Comparing Convertible Notes and SAFEs: Choosing the Right Tool
Convertible notes and SAFEs are both valuable tools for startup funding, but they have distinct features. Here’s a table that summarizes the significant differences:
Feature | Convertible Note | SAFEs |
Debt Instrument | Yes | No |
Maturity Date | Yes | No |
Interest Rate | Possible | No |
Conversion Trigger | Qualified financing round or maturity date | Next qualified financing round |
Conversion Mechanism | Discount rate or conversion price | Valuation cap and discount for subsequent financing |
Valuation Cap | Yes | Yes |
Most-Favored Nation Clause | Not typical | Possible |
The Valuation Process: How Much is My Company Worth?
Valuation might sound complex, but for convertible notes and SAFEs, it simply boils down to determining a fair price per share at which the note or SAFE converts into actual company ownership. This price is critical because it directly affects how much of the company the investor receives.
Why Valuation Matters:
- Startups: Giving away too much ownership too early can be detrimental. A well-established valuation ensures you receive a fair price for your company, preventing dilution – the decrease in ownership percentage for existing shareholders when new shares are issued.

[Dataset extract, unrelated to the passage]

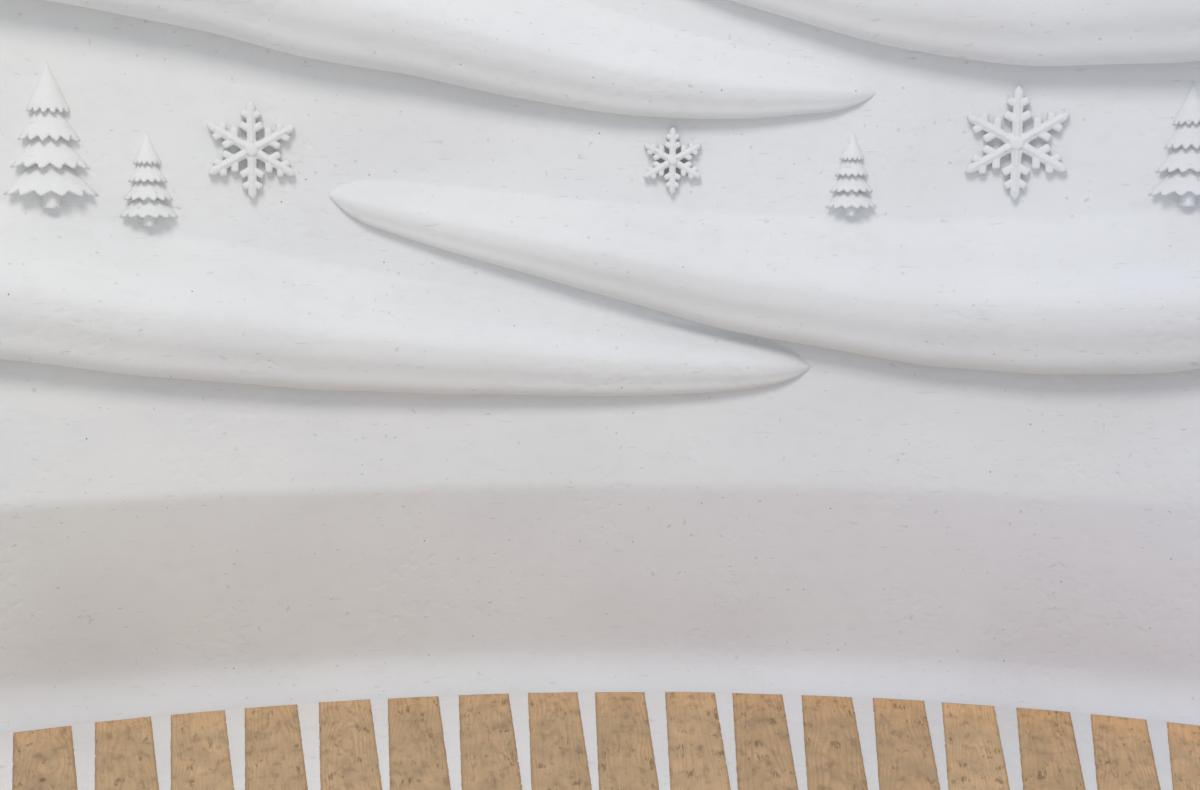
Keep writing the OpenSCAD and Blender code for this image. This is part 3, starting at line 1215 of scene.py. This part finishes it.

- Investors: Their goal is to secure a significant stake in the company for their investment, but not so much that it limits their potential returns. A sound valuation protects them from overpaying for the company’s shares, especially in the early stages when the true value might be uncertain.

Common Valuation Methods for Startups:
- Pre-money Valuation: This method estimates the company’s total value before the convertible note or SAFE investment is factored in. Imagine it as the company’s baseline value before the new funding is received. There are several ways to calculate pre-money valuation, often involving factors like market size, product potential, and the team’s experience.

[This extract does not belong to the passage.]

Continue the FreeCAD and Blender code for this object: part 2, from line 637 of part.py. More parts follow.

- Discounted Cash Flow (DCF) Method: This method forecasts the company’s future cash flows and then discounts them back to their present value. It’s a more complex approach but can be valuable for startups with a clear path to profitability. Financial projections play a crucial role here, as the accuracy of the DCF method hinges on the reliability of the company’s future cash flow estimates.

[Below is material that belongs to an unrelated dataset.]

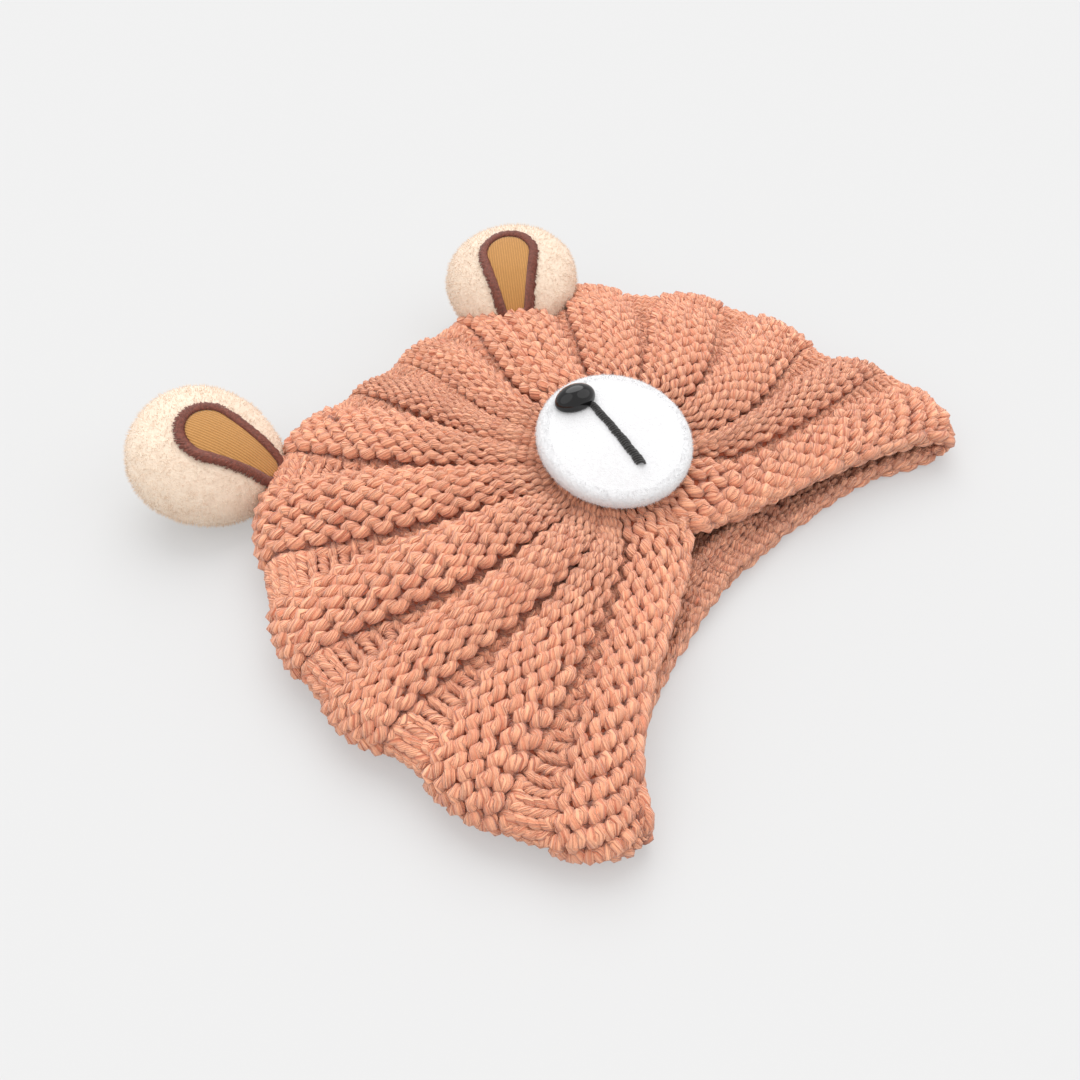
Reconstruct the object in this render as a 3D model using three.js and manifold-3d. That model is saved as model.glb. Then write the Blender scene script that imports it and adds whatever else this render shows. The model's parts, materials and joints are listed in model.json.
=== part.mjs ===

- Market Multiples: Sometimes, simpler methods are used for startups. Market multiples involve comparing your company to similar companies in your industry that have recently been valued or acquired. By analyzing their valuation metrics like price-to-earnings ratio or revenue multiples, you can derive a ballpark valuation for your own company.
The Role of Financial Projections:
Financial projections are essentially educated guesses about your company’s future financial performance. They typically include forecasts for revenue, expenses, and cash flow over a specific period. For valuation purposes, these projections are crucial for supporting any valuation method chosen. Whether using pre-money valuation, DCF, or market multiples, having a solid understanding of your company’s potential future earnings strengthens your negotiation position and helps ensure both you and the investor agree on a fair conversion price for your convertible note or SAFE.
Tips for Valuing Convertible Notes and SAFEs: Negotiating for Success
Negotiating convertible notes and SAFEs involves a delicate balance between startup needs and investor expectations. Here are some actionable tips to ensure a win-win situation:
For Startups:
- Do your research: Understand market trends for similar startups and recent funding rounds in your industry. This knowledge provides a baseline for negotiating the valuation cap and discount rate.
- Seek professional guidance: Consider consulting a valuation expert to get an independent assessment of your company’s value. This strengthens your position and ensures you’re not undervaluing your startup.
- Negotiate key terms: Don’t be afraid to negotiate the valuation cap, discount rate, and maturity date (for convertible notes) to secure fair terms for your company.
For Investors:
- Understand the risks: Early-stage investments are inherently risky. While convertible notes and SAFEs offer potential for high returns, be prepared for the possibility of the startup failing.
- Evaluate the team and market: Invest in a team with a strong track record and a clear understanding of the market they’re operating in. This increases the chances of a successful exit and ensures your investment yields positive returns.
- Negotiate investor protections: Focus on negotiating favorable terms like the valuation cap and the Most-Favored Nation clause (for SAFEs) to mitigate your risk and maximize potential gains.
- Seek professional guidance: Consider consulting with valuation experts like Marcken Consulting who can provide valuable insights and analysis to strengthen your negotiation position and ensure a fair valuation for your investment.

Conclusion
Convertible notes and SAFEs are powerful tools for fueling your startup’s growth. By understanding valuation and its impact on these instruments, you can confidently navigate funding conversations and secure the resources needed to bring your vision to life. Remember, Marcken Consulting is here to guide you through the valuation process. Contact us today to explore how our expertise can empower your startup journey.
Frequently Asked Questions
Q1. Can I negotiate the discount rate on a convertible note?
Yes, the discount rate is negotiable. Startups can argue for a lower rate based on their merits, such as a strong team, a proven product-market fit, or traction in the market, while investors may seek a higher rate for the early-stage risk and the potential for a higher return on their investment.
Q2. Can I convert a convertible note into a SAFE, or vice versa?
Technically, no. Convertible notes and SAFEs are distinct instruments. However, it’s possible to negotiate with the investor to amend the original agreement and convert it to the other instrument, considering factors like market conditions and the company’s current stage. Legal counsel is recommended for such a change.
Q3. What are some common mistakes to avoid when using convertible notes and SAFEs?
Common mistakes include setting an overly low valuation cap, not understanding the conversion mechanism, or neglecting to seek legal advice. Thorough research, clear communication, and professional guidance can help avoid these pitfalls.